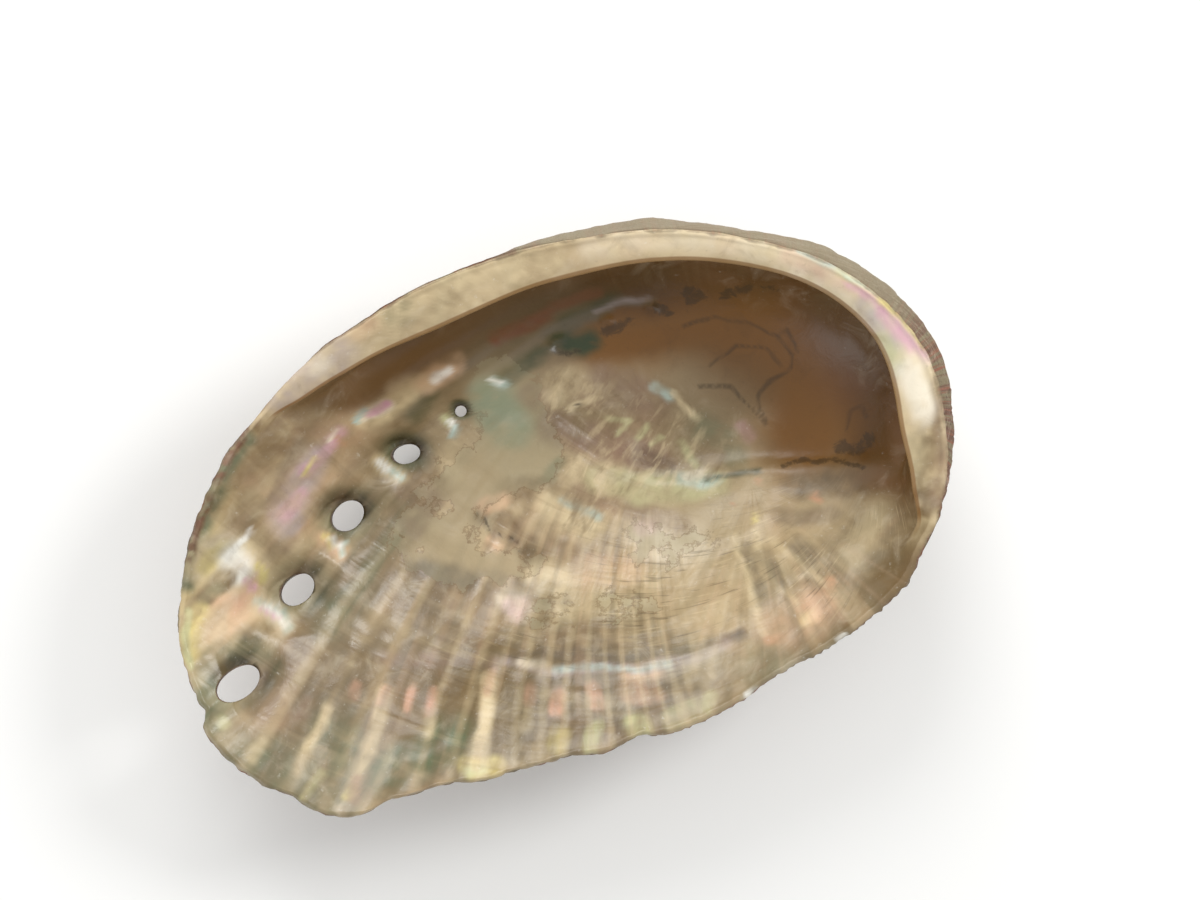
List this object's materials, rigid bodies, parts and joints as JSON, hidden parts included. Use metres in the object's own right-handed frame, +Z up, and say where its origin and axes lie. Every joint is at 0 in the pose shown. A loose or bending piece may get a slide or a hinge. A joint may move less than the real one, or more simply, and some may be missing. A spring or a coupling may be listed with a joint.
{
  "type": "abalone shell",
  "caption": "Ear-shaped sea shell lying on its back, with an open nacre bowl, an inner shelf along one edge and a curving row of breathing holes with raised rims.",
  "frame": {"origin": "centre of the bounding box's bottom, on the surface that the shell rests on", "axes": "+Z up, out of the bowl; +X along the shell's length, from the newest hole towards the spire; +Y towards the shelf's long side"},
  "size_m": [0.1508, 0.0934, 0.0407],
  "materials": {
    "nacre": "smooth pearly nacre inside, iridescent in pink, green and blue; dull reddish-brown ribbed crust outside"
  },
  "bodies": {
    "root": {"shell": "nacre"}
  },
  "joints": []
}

What you will do: Each line above must be printed exactly as it appears.

Finished exercise:
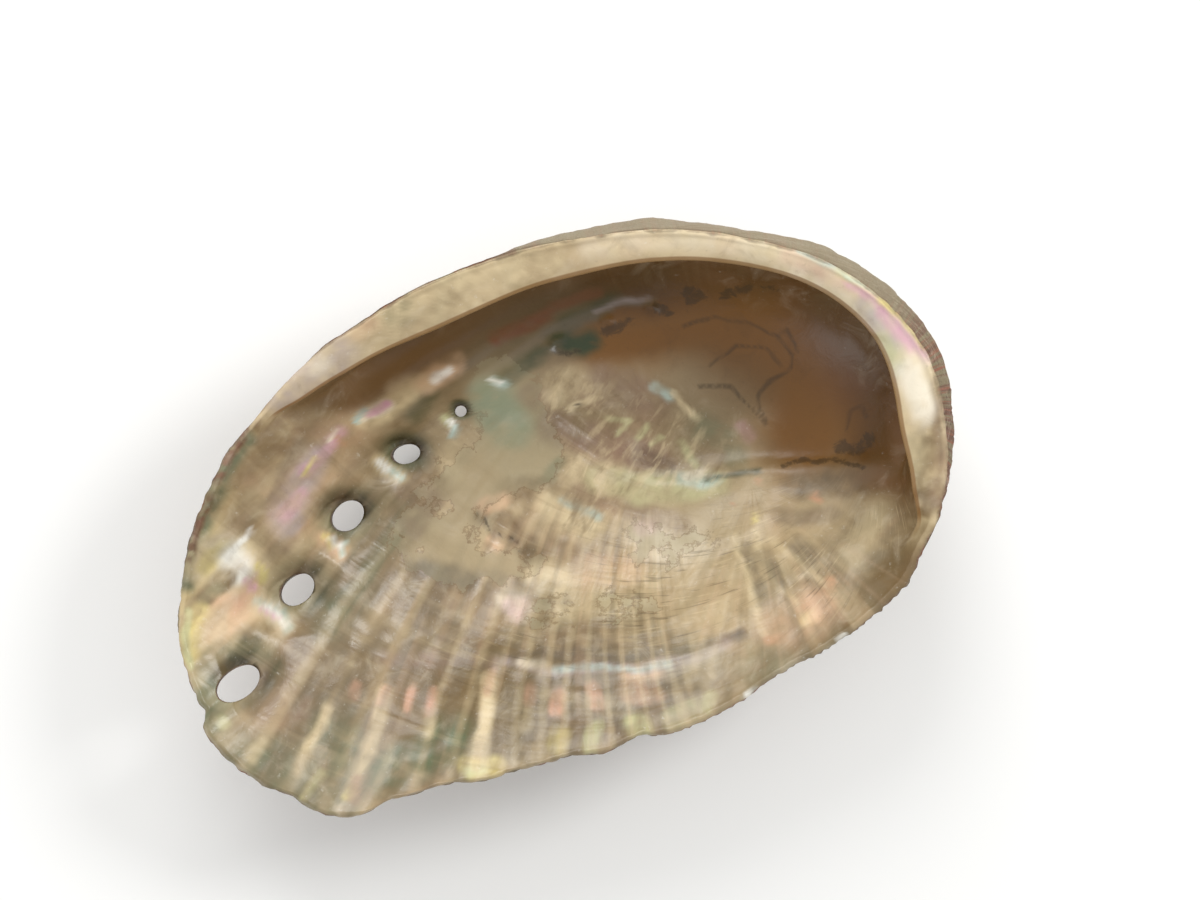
List this object's materials, rigid bodies, parts and joints as JSON, hidden parts included. Use metres in the object's own right-handed frame, +Z up, and say where its origin and axes lie. Every joint is at 0 in the pose shown. A loose or bending piece may get a slide or a hinge. A joint may move less than the real one, or more simply, and some may be missing. A spring or a coupling may be listed with a joint.
{
  "type": "abalone shell",
  "caption": "Ear-shaped sea shell lying on its back, with an open nacre bowl, an inner shelf along one edge and a curving row of breathing holes with raised rims.",
  "frame": {"origin": "centre of the bounding box's bottom, on the surface that the shell rests on", "axes": "+Z up, out of the bowl; +X along the shell's length, from the newest hole towards the spire; +Y towards the shelf's long side"},
  "size_m": [0.1508, 0.0934, 0.0407],
  "materials": {
    "nacre": "smooth pearly nacre inside, iridescent in pink, green and blue; dull reddish-brown ribbed crust outside"
  },
  "bodies": {
    "root": {"shell": "nacre"}
  },
  "joints": []
}